"don't you afraid of being weird, weird means you're different." but that quote doesn't really have a point, like, really, was he, that person who made that quote, actually weird? because i'm weird, and i guess.. ok yes, that means i'm different (read: abnormal), but that doesn't something i can brag about. in short, i don't like to be weird. like, can i just be normal like everyone else? can i just be like "oh weather's nice" instead of "wow i just found out that luhan could poop, can you imagine?! luhan's pooping! it's like, you know.. he's so perfect, can perfect people poop?"

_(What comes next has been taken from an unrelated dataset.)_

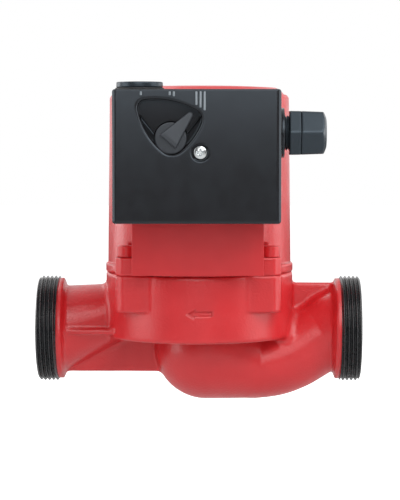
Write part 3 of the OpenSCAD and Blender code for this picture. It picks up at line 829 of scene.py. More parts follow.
fine_grid = ([(-80, -73, LIP_STEP), (-8, 10, ARROW_STEP), (73, 80, LIP_STEP)],
             [(-drum_r - 1, -drum_r + 3, ARROW_STEP)], [(9, 16.2, ARROW_STEP)])
carve("cast_housing", casting, "pump_housing", HOUSING_STEP, fine_grid)

# %% [markdown]
# ## Port threads
# The thread on each port is a real helix: the radius of a tube goes up and down with the distance
# along the axis and with the turn. The crests and roots are round, as on a pipe thread, and the
# first turns are cut away by the chamfer. A bump map would not change the outline of the port, and
# a screw modifier gives crests as sharp as knives, so the rings are laid one by one. The tube also
# has a bore, a hair inside the cast one, so that the two walls never lie in the same place.

# %% A threaded tube
RINGS = 14                   # rings of points in one pitch
CREST = 0.94                 # 1 would be a zigzag with sharp crests
MOUTH = 0.4                  # chamfer at both ends of the bore


def thread_tube(start, end, major, pitch, depth, inner, chamfer, place=(0, 0), side=1, turns=160):
    """Points and faces of a threaded tube along X, closed by a plain wall of radius inner."""
    count = int((end - start) / pitch * RINGS)
    along = np.linspace(start, end, count)
    angle = np.arange(turns) * 2 * np.pi / turns
    phase = 2 * np.pi * along[:, None] / pitch - side * angle
    wave = np.arcsin(CREST * np.sin(phase)) / np.arcsin(CREST)
    radius = major - depth / 2 + depth / 2 * wave
    limit = np.minimum(major - chamfer + (end - along), major)
    radius = np.minimum(radius, limit[:, None])
    radius[-1] = major - chamfer - 0.3
    rings = [(x, r) for x, r in zip(along, radius)]
    walls = [(end, inner + MOUTH), (end - MOUTH, inner), (start + 0.1, inner),
             (start, inner + MOUTH)]
    rings += [(x, np.full(turns, r)) for x, r in walls]
    points = np.concatenate([
        np.stack([np.full(turns, side * x), place[0] + r * np.cos(angle),
                  place[1] + r * np.sin(angle)], 1)
        for x, r in rings
    ])
    n = len(rings)
    faces = []
    for k in range(n):
        for i in range(turns):
            j = (i + 1) % turns
            ring, following = k * turns, (k + 1) % n * turns
            a, b, c, d = ring + i, following + i, following + j, ring + j
            faces.append((a, b, c, d) if side > 0 else (d, c, b, a))
    return points, faces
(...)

i guess i'm weird. can i just recover. and i'm pretty dying to have that dvd about "how to be normal for dummies" on one spongebob's episode. and now come to think of it, i feel like spongebob.. oh man. am i really that abnormal? can i just be like everyone else.. because it sucks being weird. you normal people don't understand it. you, normal people, think that being weird is being different and thus being fabulous (wut?). but if you meet one person like me, you'll find him/her annoying. guaranteed. cut my leg off if you won't. nah, my leg's precious. you can just cut my hair off.
wtf am i talking about.
i basically too much express what i feel. but you know, it's just because i get really irritated when somebody doesn't really express what they feel, because they're ashamed. they shouldn't be. ok i hate being weird, and thus i don't really have the right to talk about this kbye ok this is getting weirder.